→ RECORDED DATA:
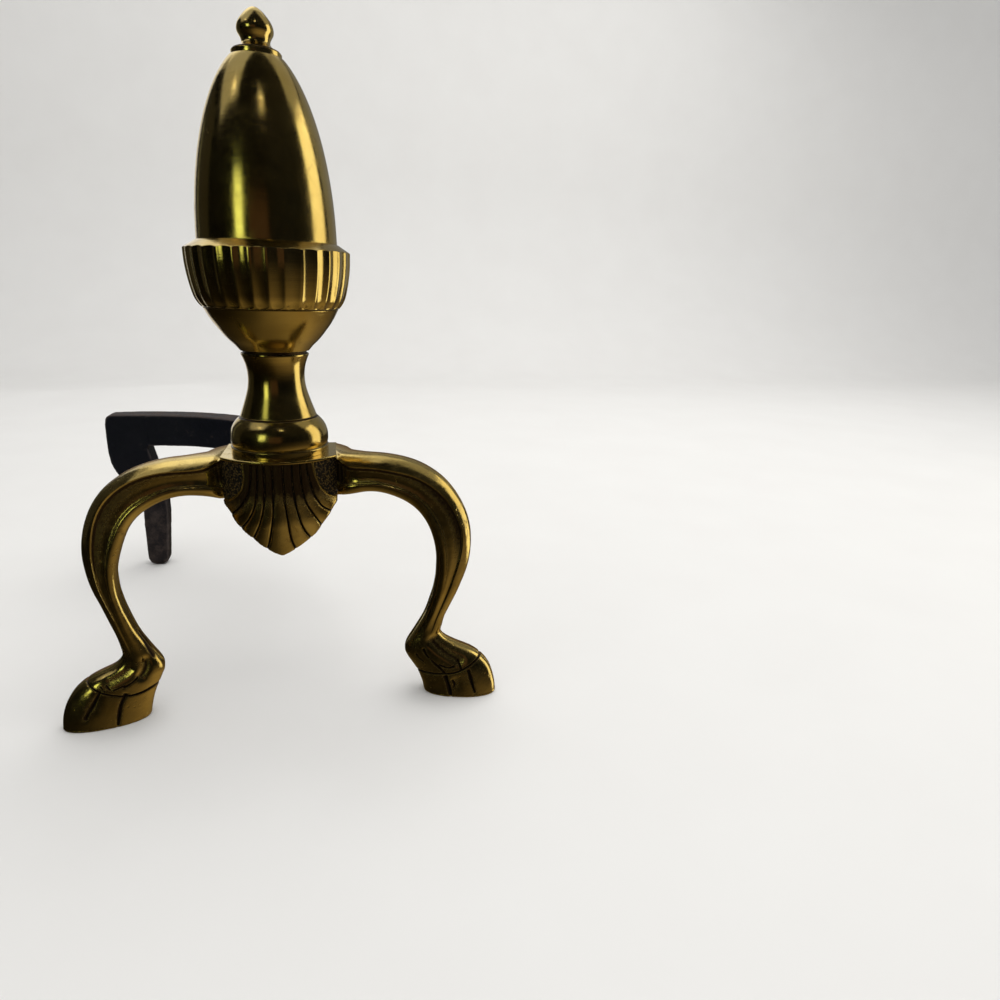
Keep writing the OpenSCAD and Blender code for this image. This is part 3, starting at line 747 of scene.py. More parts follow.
LEG_ANGLE = math.radians(12)
LEG_DEPTH = 20.0
STATIONS = np.array([
    [36.0, 157.0, 36.0, 131.4, 5.5, 0.65, 2.25],
    [39.5, 157.0, 39.0, 131.9, 4.0, 0.90, 1.55],
    [43.5, 157.0, 43.0, 132.7, 3.2, 1.03, 1.28],
    [52.0, 156.7, 51.5, 134.5, 2.8, 1.05, 1.10],
    [62.0, 156.4, 60.5, 134.2, 2.6, 1.05, 1.06],
    [72.1, 154.9, 67.3, 132.2, 2.5, 1.04, 1.04],
    [81.1, 152.4, 73.9, 129.4, 2.5, 1.03, 1.02],
    [89.5, 148.3, 79.9, 125.1, 2.5, 1.01, 1.00],
    [97.1, 142.6, 84.6, 119.8, 2.5, 1.00, 1.00],
    [103.5, 135.2, 88.1, 113.5, 2.5, 1.00, 1.00],
    [108.5, 126.9, 90.5, 106.4, 2.5, 1.00, 1.00],
    [112.0, 117.6, 91.9, 99.3, 2.5, 0.99, 0.99],
    [113.7, 107.6, 92.4, 92.7, 2.5, 0.97, 0.97],
    [113.6, 98.3, 92.3, 87.0, 2.5, 0.95, 0.95],
    [112.4, 89.3, 92.0, 82.0, 2.5, 0.92, 0.92],
    [109.7, 80.4, 91.2, 76.6, 2.4, 0.88, 0.88],
    [106.6, 72.1, 90.0, 70.8, 2.4, 0.84, 0.84],
    [103.2, 64.5, 88.0, 64.5, 2.4, 0.79, 0.79],
    [99.9, 57.5, 85.8, 57.5, 2.3, 0.74, 0.74],
    [97.4, 51.5, 82.8, 51.0, 2.3, 0.70, 0.70],
    [96.3, 46.5, 79.3, 45.0, 2.3, 0.69, 0.69],
    [95.2, 42.2, 76.0, 39.4, 2.2, 0.72, 0.72],
    [97.0, 38.7, 73.0, 33.8, 2.2, 0.78, 0.78],
    [102.1, 35.5, 72.5, 29.9, 2.2, 0.84, 0.84],
    [109.6, 32.3, 73.6, 25.8, 2.2, 0.90, 0.90],
    [117.0, 28.9, 76.1, 21.7, 2.2, 0.96, 0.96],
    [122.8, 24.1, 78.7, 17.7, 2.2, 1.00, 1.00],
    [126.8, 18.6, 81.0, 13.6, 2.2, 1.04, 1.04],
    [129.3, 12.0, 82.8, 9.0, 2.2, 1.07, 1.07],
    [130.9, 5.4, 84.2, 4.2, 2.2, 1.09, 1.09],
    [131.4, 0.0, 84.8, 0.0, 2.2, 1.10, 1.10]])
STATIONS_LEFT = np.array([
    [36.0, 157.0, 36.0, 131.4, 5.5, 0.65, 2.25],
    [39.5, 157.0, 39.0, 132.6, 4.0, 0.90, 1.55],
    [43.5, 157.0, 43.0, 133.8, 3.2, 1.03, 1.28],
    [52.0, 156.5, 51.5, 135.2, 2.8, 1.05, 1.10],
    [62.0, 156.0, 60.5, 134.7, 2.6, 1.05, 1.06],
    [71.9, 154.1, 67.4, 132.5, 2.5, 1.04, 1.04],
    [80.6, 151.1, 73.9, 129.2, 2.5, 1.03, 1.02],
    [88.8, 146.4, 79.7, 124.6, 2.5, 1.01, 1.00],
    [95.9, 140.4, 84.1, 118.7, 2.5, 1.00, 1.00],
    [101.6, 132.6, 87.1, 112.2, 2.5, 1.00, 1.00],
    [105.6, 123.6, 89.6, 105.4, 2.5, 1.00, 1.00],
    [108.1, 114.1, 91.5, 99.0, 2.5, 0.99, 0.99],
    [109.1, 104.4, 92.6, 92.9, 2.5, 0.97, 0.97],
    [108.6, 95.6, 92.7, 87.2, 2.5, 0.95, 0.95],
    [107.4, 87.5, 92.5, 82.2, 2.5, 0.92, 0.92],
    [105.1, 79.5, 91.6, 76.7, 2.4, 0.88, 0.88],
    [102.8, 71.8, 90.3, 70.8, 2.4, 0.84, 0.84],
    [100.7, 64.5, 88.5, 64.5, 2.4, 0.79, 0.79],
    [98.7, 57.5, 86.4, 57.5, 2.3, 0.74, 0.74],
    [97.2, 51.5, 83.6, 51.0, 2.3, 0.70, 0.70],
    [96.4, 46.5, 80.6, 45.1, 2.3, 0.69, 0.69],
    [96.0, 42.4, 77.6, 39.6, 2.2, 0.72, 0.72],
    [97.1, 38.7, 74.8, 34.1, 2.2, 0.78, 0.78],
    [100.6, 35.2, 74.5, 30.2, 2.2, 0.84, 0.84],
    [108.4, 32.1, 75.8, 26.2, 2.2, 0.90, 0.90],
    [115.8, 28.6, 77.7, 22.0, 2.2, 0.96, 0.96],
    [121.9, 24.0, 79.7, 17.8, 2.2, 1.00, 1.00],
    [126.1, 18.5, 81.4, 13.6, 2.2, 1.04, 1.04],
    [129.3, 12.0, 82.8, 9.0, 2.2, 1.07, 1.07],
    [130.9, 5.4, 84.0, 4.2, 2.2, 1.09, 1.09],
    [131.4, 0.0, 84.8, 0.0, 2.2, 1.10, 1.10]])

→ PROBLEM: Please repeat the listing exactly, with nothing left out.

→ ANSWER TO THIS PROBLEM:
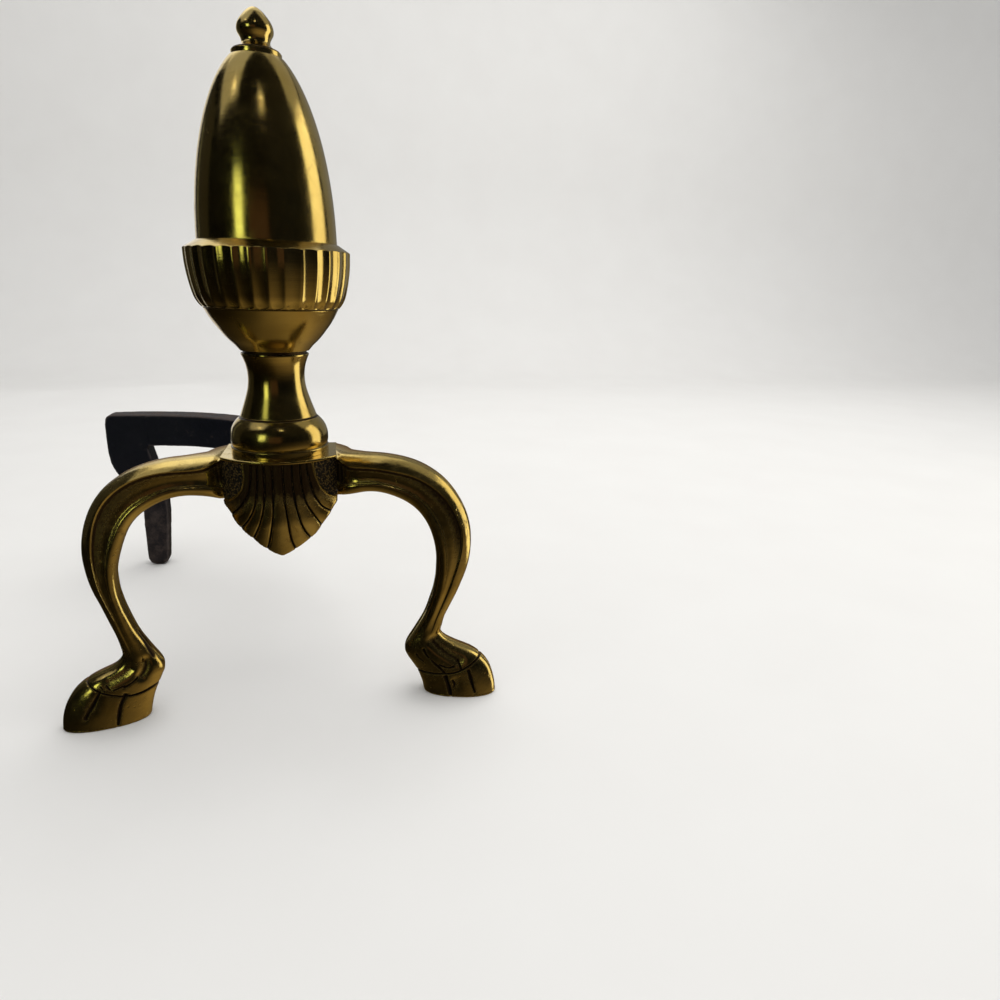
Keep writing the OpenSCAD and Blender code for this image. This is part 3, starting at line 747 of scene.py. More parts follow.
LEG_ANGLE = math.radians(12)
LEG_DEPTH = 20.0
STATIONS = np.array([
    [36.0, 157.0, 36.0, 131.4, 5.5, 0.65, 2.25],
    [39.5, 157.0, 39.0, 131.9, 4.0, 0.90, 1.55],
    [43.5, 157.0, 43.0, 132.7, 3.2, 1.03, 1.28],
    [52.0, 156.7, 51.5, 134.5, 2.8, 1.05, 1.10],
    [62.0, 156.4, 60.5, 134.2, 2.6, 1.05, 1.06],
    [72.1, 154.9, 67.3, 132.2, 2.5, 1.04, 1.04],
    [81.1, 152.4, 73.9, 129.4, 2.5, 1.03, 1.02],
    [89.5, 148.3, 79.9, 125.1, 2.5, 1.01, 1.00],
    [97.1, 142.6, 84.6, 119.8, 2.5, 1.00, 1.00],
    [103.5, 135.2, 88.1, 113.5, 2.5, 1.00, 1.00],
    [108.5, 126.9, 90.5, 106.4, 2.5, 1.00, 1.00],
    [112.0, 117.6, 91.9, 99.3, 2.5, 0.99, 0.99],
    [113.7, 107.6, 92.4, 92.7, 2.5, 0.97, 0.97],
    [113.6, 98.3, 92.3, 87.0, 2.5, 0.95, 0.95],
    [112.4, 89.3, 92.0, 82.0, 2.5, 0.92, 0.92],
    [109.7, 80.4, 91.2, 76.6, 2.4, 0.88, 0.88],
    [106.6, 72.1, 90.0, 70.8, 2.4, 0.84, 0.84],
    [103.2, 64.5, 88.0, 64.5, 2.4, 0.79, 0.79],
    [99.9, 57.5, 85.8, 57.5, 2.3, 0.74, 0.74],
    [97.4, 51.5, 82.8, 51.0, 2.3, 0.70, 0.70],
    [96.3, 46.5, 79.3, 45.0, 2.3, 0.69, 0.69],
    [95.2, 42.2, 76.0, 39.4, 2.2, 0.72, 0.72],
    [97.0, 38.7, 73.0, 33.8, 2.2, 0.78, 0.78],
    [102.1, 35.5, 72.5, 29.9, 2.2, 0.84, 0.84],
    [109.6, 32.3, 73.6, 25.8, 2.2, 0.90, 0.90],
    [117.0, 28.9, 76.1, 21.7, 2.2, 0.96, 0.96],
    [122.8, 24.1, 78.7, 17.7, 2.2, 1.00, 1.00],
    [126.8, 18.6, 81.0, 13.6, 2.2, 1.04, 1.04],
    [129.3, 12.0, 82.8, 9.0, 2.2, 1.07, 1.07],
    [130.9, 5.4, 84.2, 4.2, 2.2, 1.09, 1.09],
    [131.4, 0.0, 84.8, 0.0, 2.2, 1.10, 1.10]])
STATIONS_LEFT = np.array([
    [36.0, 157.0, 36.0, 131.4, 5.5, 0.65, 2.25],
    [39.5, 157.0, 39.0, 132.6, 4.0, 0.90, 1.55],
    [43.5, 157.0, 43.0, 133.8, 3.2, 1.03, 1.28],
    [52.0, 156.5, 51.5, 135.2, 2.8, 1.05, 1.10],
    [62.0, 156.0, 60.5, 134.7, 2.6, 1.05, 1.06],
    [71.9, 154.1, 67.4, 132.5, 2.5, 1.04, 1.04],
    [80.6, 151.1, 73.9, 129.2, 2.5, 1.03, 1.02],
    [88.8, 146.4, 79.7, 124.6, 2.5, 1.01, 1.00],
    [95.9, 140.4, 84.1, 118.7, 2.5, 1.00, 1.00],
    [101.6, 132.6, 87.1, 112.2, 2.5, 1.00, 1.00],
    [105.6, 123.6, 89.6, 105.4, 2.5, 1.00, 1.00],
    [108.1, 114.1, 91.5, 99.0, 2.5, 0.99, 0.99],
    [109.1, 104.4, 92.6, 92.9, 2.5, 0.97, 0.97],
    [108.6, 95.6, 92.7, 87.2, 2.5, 0.95, 0.95],
    [107.4, 87.5, 92.5, 82.2, 2.5, 0.92, 0.92],
    [105.1, 79.5, 91.6, 76.7, 2.4, 0.88, 0.88],
    [102.8, 71.8, 90.3, 70.8, 2.4, 0.84, 0.84],
    [100.7, 64.5, 88.5, 64.5, 2.4, 0.79, 0.79],
    [98.7, 57.5, 86.4, 57.5, 2.3, 0.74, 0.74],
    [97.2, 51.5, 83.6, 51.0, 2.3, 0.70, 0.70],
    [96.4, 46.5, 80.6, 45.1, 2.3, 0.69, 0.69],
    [96.0, 42.4, 77.6, 39.6, 2.2, 0.72, 0.72],
    [97.1, 38.7, 74.8, 34.1, 2.2, 0.78, 0.78],
    [100.6, 35.2, 74.5, 30.2, 2.2, 0.84, 0.84],
    [108.4, 32.1, 75.8, 26.2, 2.2, 0.90, 0.90],
    [115.8, 28.6, 77.7, 22.0, 2.2, 0.96, 0.96],
    [121.9, 24.0, 79.7, 17.8, 2.2, 1.00, 1.00],
    [126.1, 18.5, 81.4, 13.6, 2.2, 1.04, 1.04],
    [129.3, 12.0, 82.8, 9.0, 2.2, 1.07, 1.07],
    [130.9, 5.4, 84.0, 4.2, 2.2, 1.09, 1.09],
    [131.4, 0.0, 84.8, 0.0, 2.2, 1.10, 1.10]])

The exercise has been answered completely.